Concernant, les transferts d’argent pour aider la famille, 45,4% avaient déclaré envoyer de l’argent régulièrement, c’est-à-dire avec une fréquence mensuelle (66,4%), trimestrielle (26,8%) ou autre (6,8%).

Concernant l’affectation des transferts pour les familles bénéficiaires, et ce selon les déclarations des Tre pourvoyeurs de ces aides, les dépenses courantes semblent prédominer avec 87,8% des réponses. Les célébrations religieuses représentent 35,2% et les dépenses de santé (34.6%) viennent ensuite. Si la construction, amélioration ou achat de logement représente 22,6% des réponses des Tre, l’affectation des transferts à la création d’activité via certains types d’investissements reste assez marginale avec un taux de 2,1%.

En guise de conclusion, cette enquête a permis de connaître le profil des Tre-échantillon et de déterminer leurs liens avec la Tunisie. Ainsi, le travail figure comme la principale cause de l’émigration des tunisiens (63,6%) dans les trois pays concernés par l’enquête à savoir la France, l’Italie et l’Allemagne.

Investir à nouveau en Tunisie

Malgré le faible taux d’investissement des Tre dans le pays d’origine, 45% des personnes enquêtées déclarent une intention d’investir ou d’investir à nouveau en Tunisie, avec 60% souhaitant le faire dans la région d’origine. Cependant, cette intention d’investissement est à prendre avec précaution, étant donné le contexte de collecte de données, juste après la révolution du 14 janvier 2011, et ce, considérant le facteur émotionnel susceptible de biaiser ces intentions. Ainsi, ces déclarations ne suffisent pas à relancer l’investissement de la diaspora sachant qu’elles doivent être accompagnées de sérieux efforts pour rétablir la confiance et combler le manque d’information et de communication. Une tâche encore non prise au compte voire occultée par le gouvernement provisoire actuel.

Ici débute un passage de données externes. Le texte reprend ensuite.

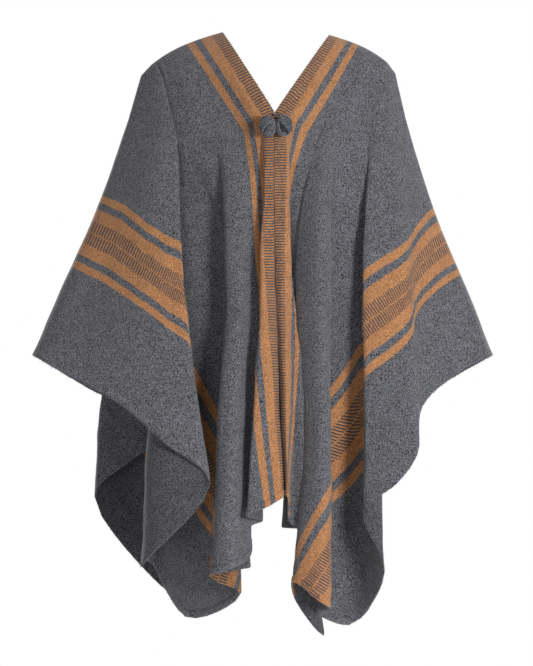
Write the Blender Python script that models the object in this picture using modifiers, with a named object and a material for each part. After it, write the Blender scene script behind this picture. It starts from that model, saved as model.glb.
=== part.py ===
"""Open-front Andean poncho: two woven woollen panels worn over the shoulders, tied by two pompoms.

Metres, +Z up, the front faces -Y. The origin lies between the two neck points, on the line
of the shoulders that carry the cloth. Each panel is one long strip of cloth that runs from
the front hem over the shoulder to the back hem. Its folds are given as fold lines: each one
leaves the shoulder line and ends on a hem or on the outer selvedge.
"""

import math
from collections import namedtuple

import bmesh
import bpy
import numpy as np

# Cloth, measured flat
HALF = 0.730  # inner edge to outer selvedge
DROP = 0.900  # shoulder line to hem
WALL = 0.0025

# Shoulder line of each side: the neck point and the shoulder tip
NECK_X = 0.097
TIP_ALONG = 0.142  # neck point to shoulder tip along the cloth
LEFT_NECK_Z = 0.005
RIGHT_NECK_Z = 0.0
LEFT_TIP = (0.226, -0.054)
RIGHT_TIP = (0.202, -0.050)

# Pompoms
BALL_WIDE = 0.0292
BALL_TALL = 0.0385
BALL_DEEP = 0.0300
BALL_Z = -0.173
BALL_Y = -0.1545
BALL_X = -0.0003  # middle of the pair
CORD_RADIUS = 0.0018

# Mesh
COLUMNS = 2  # between neighbouring fold lines
ROWS = 14  # from shoulder to hem

# A fold line: name; place on the shoulder and on the hem across the cloth; length along the
# cloth; lag of its drift across; then x, y where it has fallen 18%, 45% and 72%, and its foot.
Fold = namedtuple("Fold", "name s0 s1 t1 lag xa ya xb yb xc yc x y z")

LEFT_FRONT = (
    Fold("slit edge", 0, 0, DROP, 1, -.0038, -.131, -.0036, -.1605, .0033, -.1615, .013, -.165, -.828),
    Fold("crest one", .006, .024, DROP, 1, -.0105, -.1315, -.017, -.164, -.0065, -.1755, .009, -.18, -.833),
    Fold("band fold", .012, .0645, DROP, 1.8, -.0168, -.131, -.025, -.165, -.022, -.18, -.014, -.184, -.848),
    Fold("placket", .018, .11, DROP, 2.4, -.0225, -.129, -.0235, -.157, -.036, -.177, -.054, -.186, -.864),
    Fold("tuck one", .026, .15, DROP, 2.4, -.03, -.127, -.02, -.139, -.0252, -.135, -.0243, -.13, -.877),
    Fold("inner tuck", .05, .172, DROP, 2.6, -.045, -.119, -.0335, -.14, -.037, -.138, -.045, -.138, -.886),
    Fold("by placket", .075, .215, DROP, 3, -.061, -.11, -.0468, -.142, -.0486, -.144, -.0468, -.148, -.938),
    Fold("crest", .09, .25, DROP, 2.4, -.078, -.108, -.0648, -.158, -.0774, -.176, -.0864, -.188, -.961),
    Fold("column edge", .108, .285, DROP, 2, -.097, -.104, -.09, -.148, -.1026, -.16, -.1134, -.168, -.97),
    Fold("behind", .114, .355, DROP, 1.3, -.114, -.098, -.062, -.13, -.0594, -.137, -.045, -.14, -.959),
    Fold("edge two", .122, .45, DROP, 1, -.138, -.088, -.09, -.117, -.099, -.123, -.1206, -.128, -.976),
    Fold("hollow two", .128, .551, DROP, 1.2, -.15, -.083, -.08, -.106, -.085, -.111, -.0612, -.118, -1.006),
    Fold("corner", .131, HALF, DROP, 1.25, -.17, -.072, -.155, -.084, -.192, -.04, -.167, 0, -1.057),
    Fold("under wing", .134, HALF, .78, 1.2, -.176, -.067, -.19, -.07, -.214, -.02, -.226, .035, -.964),
    Fold("flap", .1355, HALF, .6, 1.1, -.179, -.067, -.2, -.102, -.227, -.128, -.234, -.148, -.95),
    Fold("wing edge", .137, HALF, .42, 1, -.181, -.072, -.169, -.128, -.148, -.158, -.117, -.184, -.808),
    Fold("wing fall 3", .139, HALF, .3, 1.07, -.198, -.065, -.198, -.12, -.194, -.15, -.2, -.172, -.736),
    Fold("wing fall 2", .14, HALF, .2, 1.12, -.213, -.055, -.229, -.103, -.248, -.13, -.277, -.15, -.67),
    Fold("wing fall 1", .141, HALF, .1, 1.04, -.238, -.035, -.272, -.068, -.311, -.092, -.356, -.115, -.628),
    Fold("arm line", .142, HALF, 0, 1.06, -.2664, -.005, -.314, -.02, -.3744, -.045, -.439, -.07, -.581),
)

LEFT_BACK = (
    Fold("back seam", 0, 0, DROP, 1, -.0008, .112, -.0008, .13, -.0008, .137, -.0008, .142, -.832),
    Fold("band edge", .026, .08, DROP, 1, -.028, .115, -.05, .13, -.065, .14, -.065, .152, -.85),
    Fold("ridge 1", .075, .15, DROP, 1, -.068, .114, -.09, .14, -.102, .158, -.1, .185, -.885),
    Fold("hollow 1", .09, .23, DROP, 1, -.088, .108, -.125, .122, -.126, .118, -.105, .104, -.905),
    Fold("ridge 2", .108, .32, DROP, 1, -.109, .104, -.16, .13, -.17, .148, -.15, .16, -.93),
    Fold("hollow 2", .114, .41, DROP, 1, -.128, .096, -.185, .108, -.19, .098, -.15, .082, -.95),
    Fold("ridge 3", .122, .52, DROP, 1, -.148, .086, -.205, .118, -.205, .135, -.185, .15, -.975),
    Fold("hollow 3", .128, .64, DROP, 1, -.168, .074, -.225, .085, -.22, .072, -.185, .06, -1),
    Fold("back corner", .131, HALF, DROP, .85, -.19, .06, -.26, .085, -.275, .095, -.185, .095, -1.03),
    Fold("back edge", .134, HALF, .5, 1, -.206, .05, -.28, .062, -.318, .066, -.332, .055, -.842),
    Fold("tuck", .137, HALF, .29, 1, -.21, .04, -.218, .04, -.212, .035, -.19, .022, -.718),
    Fold("back wing", .14, HALF, .14, 1, -.24, .028, -.272, .02, -.3, .005, -.325, -.025, -.65),
    Fold("arm line", .142, HALF, 0, 1.06, -.2664, -.005, -.314, -.02, -.3744, -.045, -.439, -.07, -.581),
)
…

Ainsi, il convient de souligner que les pouvoirs publics doivent rétablir la confiance et de réinventer les liens avec cette composante cruciale de la population tunisienne afin de les impliquer davantage dans la dé-marginalisation de certaines régions. Cela sera donc une faute historique si le gouvernement Jebali n’accorde pas davantage de priorité à la diaspora, car au-delà de la manne financière, elle foisonne de ressources et de potentialités que la Tunisie a plus que jamais intérêt à attirer.